Constructing a DataBlock
To convert our DataFrame object into a DataLoader, first we need to go through dataset object conversion, one thing we need to know is that Dataloader is build on top of Datasets, thus we'll try to create a Datasets object then convert it into a Dataloaders one.
One other thing we need to do is specify to our DataBlock constructor our input and the target, otherwise it will directly assume that we have both and end up with duplicating the data examples.
dblock = DataBlock(get_x = lambda r: r["fname"], get_y = lambda r: r["labels"])
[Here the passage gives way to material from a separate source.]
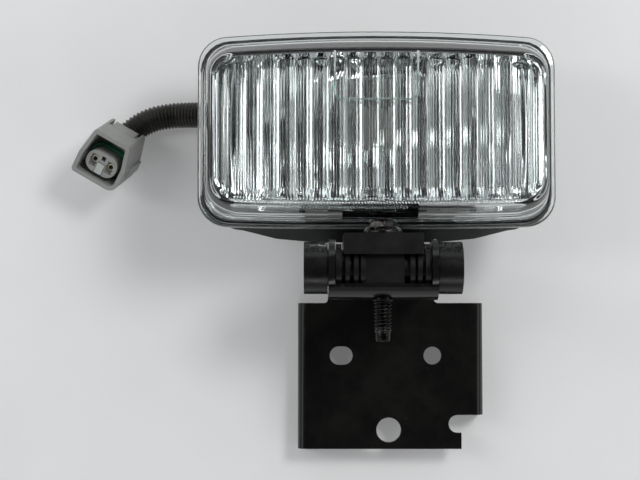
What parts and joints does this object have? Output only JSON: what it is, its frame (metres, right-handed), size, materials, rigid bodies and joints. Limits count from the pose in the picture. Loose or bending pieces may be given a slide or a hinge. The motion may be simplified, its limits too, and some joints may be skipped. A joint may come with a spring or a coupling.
{
  "type": "fog light",
  "caption": "Rectangular fog light with a fluted glass lens, a pressed steel bracket on a lockable aiming pivot, and a short conduit lead with a two-way connector.",
  "frame": {"origin": "on the surface that the lamp lies on, under the middle of the lamp and its bracket, without the lead", "axes": "+Z along the optical axis, out of the lens; +Y towards the lamp's top edge, away from the bracket; +X completes a right-handed frame"},
  "size_m": [0.1795, 0.1544, 0.064],
  "materials": {
    "lens_glass": "clear pressed glass with upright flutes",
    "sealant": "pale grey sealing bead",
    "housing_plastic": "moulded black-green plastic, fine grain",
    "reflector_mirror": "vacuum-metallised bowl",
    "shield_steel": "darkened pressed strip",
    "bulb_glass": "clear quartz",
    "filament": "tungsten",
    "bulb_metal": "stamped base",
    "spring_wire": "drawn wire",
    "plated_screw": "zinc plated",
    "cap_plastic": "moulded black plastic",
    "gasket_rubber": "moulded rubber",
    "black_rubber": "moulded rubber",
    "green_wire": "insulated wire",
    "black_wire": "insulated wire",
    "conduit_plastic": "corrugated conduit",
    "grey_plastic": "moulded grey nylon",
    "green_rubber": "green silicone seal",
    "light_grey_plastic": "moulded light grey nylon",
    "brass_terminal": "tinned brass",
    "knuckle_plastic": "glass-filled black nylon",
    "black_plastic": "smooth black plastic",
    "black_bolt": "black phosphated steel",
    "black_paint": "gloss black paint over pressed steel"
  },
  "bodies": {
    "lamp": {"lens": "lens_glass", "lens_seal": "sealant", "housing": "housing_plastic", "reflector": "reflector_mirror", "bulb_shield": "shield_steel", "bulb_glass": "bulb_glass", "filament": "filament", "bulb_base": "bulb_metal", "clip_screws": "plated_screw", "breather": "black_rubber", "cable_grommet": "black_rubber", "feed_wire": "green_wire", "ground_wire": "black_wire", "conduit": "conduit_plastic", "connector_shell": "grey_plastic", "connector_core": "grey_plastic", "connector_seal": "green_rubber", "connector_terminals": "brass_terminal", "wire_seals": "green_rubber", "pivot_knuckle": "knuckle_plastic", "foot_screws": "plated_screw", "pivot_cap_left": "black_plastic", "pivot_cap_right": "black_plastic", "aim_nut": "black_bolt"},
    "bracket": {"bracket": "black_paint"},
    "bolt": {"aim_bolt": "black_bolt"},
    "cap": {"rear_cap": "cap_plastic", "cap_gasket": "gasket_rubber"},
    "clip": {"bulb_clip": "spring_wire"},
    "latch": {"connector_latch": "grey_plastic"},
    "lock": {"connector_lock": "light_grey_plastic"}
  },
  "joints": [
    {"name": "aim_pivot", "type": "hinge", "parent": "lamp", "child": "bracket", "pos_m": [0.0018, -0.00948, 0.052], "axis": [1, 0, 0], "range_deg": [-8, 8]},
    {"name": "bolt_turn", "type": "hinge", "parent": "lamp", "child": "bolt", "pos_m": [0.0018, 0.00252, 0.052], "axis": [0, 1, 0], "continuous": true},
    {"name": "cap_turn", "type": "hinge", "parent": "lamp", "child": "cap", "pos_m": [0, 0.03963, 0.002], "axis": [0, 0, 1], "range_deg": [0, 35]},
    {"name": "clip_swing", "type": "hinge", "parent": "lamp", "child": "clip", "pos_m": [-0.0135, 0.04113, 0.0104], "axis": [0, 1, 0], "range_deg": [0, 8]},
    {"name": "latch_lift", "type": "hinge", "parent": "lamp", "child": "latch", "pos_m": [-0.09575, 0.04328, 0.01741], "axis": [0.866, -0.5, 0], "range_deg": [-5, 0], "stiffness_Nm_per_rad": 0.05},
    {"name": "lock_slide", "type": "slide", "parent": "lamp", "child": "lock", "axis": [-0.2034, -0.3522, 0.9135], "range_m": [0, 0.002]}
  ]
}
dsets = dblock.datasets(df)
dsets.train[0]
In practise we'll need the full path of the image and a list of labels thus we'll use a more verbose version of the code above.
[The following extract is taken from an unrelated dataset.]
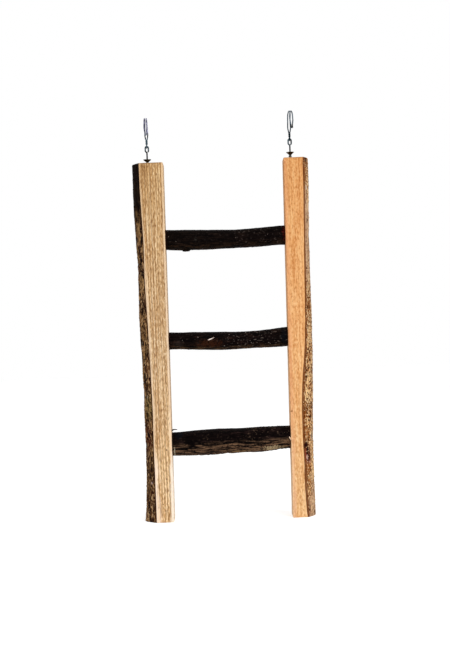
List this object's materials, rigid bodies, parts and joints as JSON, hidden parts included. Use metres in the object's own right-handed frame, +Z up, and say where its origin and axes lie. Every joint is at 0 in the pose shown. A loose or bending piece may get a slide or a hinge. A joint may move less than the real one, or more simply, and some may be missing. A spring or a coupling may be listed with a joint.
{
  "type": "rodent ladder",
  "caption": "Hanging climbing ladder for small rodents: live-edge wooden rails, bark-covered branch rungs and wire hooks that swing on screw eyes.",
  "frame": {"origin": "on the ground under the middle of the overall width and depth, level with the feet", "axes": "+X to the right seen from the front, +Y to the back, +Z up along the rails"},
  "size_m": [0.139, 0.021, 0.3174],
  "materials": {
    "rail_wood_left": "planed, unfinished, bark left on the outer edge",
    "rail_wood_right": "planed, unfinished, bark left on the outer edge",
    "rung_bark": "natural dark bark",
    "screw_steel": "zinc plated",
    "eye_steel": "zinc plated, dull",
    "collar_steel": "zinc plated, dull",
    "hook_wire": "zinc plated, satin"
  },
  "bodies": {
    "ladder": {"rail_left": "rail_wood_left", "rail_right": "rail_wood_right", "rung_top": "rung_bark", "rung_middle": "rung_bark", "rung_bottom": "rung_bark", "screw_top_left": "screw_steel", "screw_top_right": "screw_steel", "screw_middle_left": "screw_steel", "screw_middle_right": "screw_steel", "screw_bottom_left": "screw_steel", "screw_bottom_right": "screw_steel", "screw_eye_left": "eye_steel", "screw_eye_right": "eye_steel", "collar_left": "collar_steel", "collar_right": "collar_steel"},
    "hook_left": {"hook_left": "hook_wire"},
    "hook_right": {"hook_right": "hook_wire"}
  },
  "joints": [
    {"name": "hook_left_swing", "type": "hinge", "parent": "ladder", "child": "hook_left", "pos_m": [-0.05695, 0, 0.29407], "axis": [1, 0, 0], "range_deg": [-135, 105]},
    {"name": "hook_right_swing", "type": "hinge", "parent": "ladder", "child": "hook_right", "pos_m": [0.05535, 0, 0.29568], "axis": [0.9816, 0.1908, 0], "range_deg": [-135, 105]}
  ]
}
def get_x(r): return path/"train"/r["fname"]
def get_y(r): return r['labels'].split(" ")
dblock = DataBlock(get_x = get_x, get_y = get_y)
dsets = dblock.datasets(df)
dsets.train[0]
next we'll need to use a set of transforms to use images and convert those to tensors
dblock = DataBlock(blocks= (ImageBlock, MultiCategoryBlock) , get_x=get_x,
get_y=get_y)
dsets = dblock.datasets(df)
show_image(dsets.train[0][0])
notice that we havent used the is_valid column yet, we can assume that fastai is using a random splitter to get the validation set, to use the is_valid column we have to write a fucntion that we'll feed to our DataBlock constructor.
def splitter(df):
train = df.index[~df['is_valid']].tolist()
valid = df.index[df['is_valid']].tolist()
return train,valid
#Notice that we've made sure to apply Random Crop to ensure
#that every image is in the same size
dblock = DataBlock(blocks=(ImageBlock, MultiCategoryBlock), splitter=splitter,
get_x=get_x, get_y=get_y,
item_tfms=RandomResizedCrop(128,min_scale=0.35))
dls = dblock.dataloaders(df)
Binary Cross Entropy
Now we'll need to create a Learner, it's constructed with four main things:
- model
- DataLoaders object
- Optimizer
- Loss function
here we can't use the nll_loss or softmax as we don't relly want our probabilities to sum up to 1 (we may feel unconfident about any of the labels), and we don't want a loss function that returns the value for a single label.
In other hand Binary Cross Entropy which is the mnist loss along with log will be useful for this task.
for the accuracy, we want to apply sigmoid first to map values between 0 and 1 alongside a threshold to decide wether we feel confident on that specific label.
loss_func = nn.BCEWithLogitsLoss()
def accuracy_multi(inp, targ, thresh=0.5, sigmoid=True):
if sigmoid: inp = inp.sigmoid()
return ((inp>thresh)==targ.bool()).float().mean()
#train the model
learn = cnn_learner(dls, resnet50, metrics=partial(accuracy_multi, thresh=0.2))
learn.fine_tune(3, base_lr=3e-3, freeze_epochs=4)
to help us decide which threshold value we use, we could grab the predictions and try few values of threshold
preds, targs = learn.get_preds()
#trying values for TH
xs = torch.linspace(0.05,0.95,29)
accs = [accuracy_multi(preds, targs, thresh=i, sigmoid=False) for i in xs]
plt.plot(xs,accs);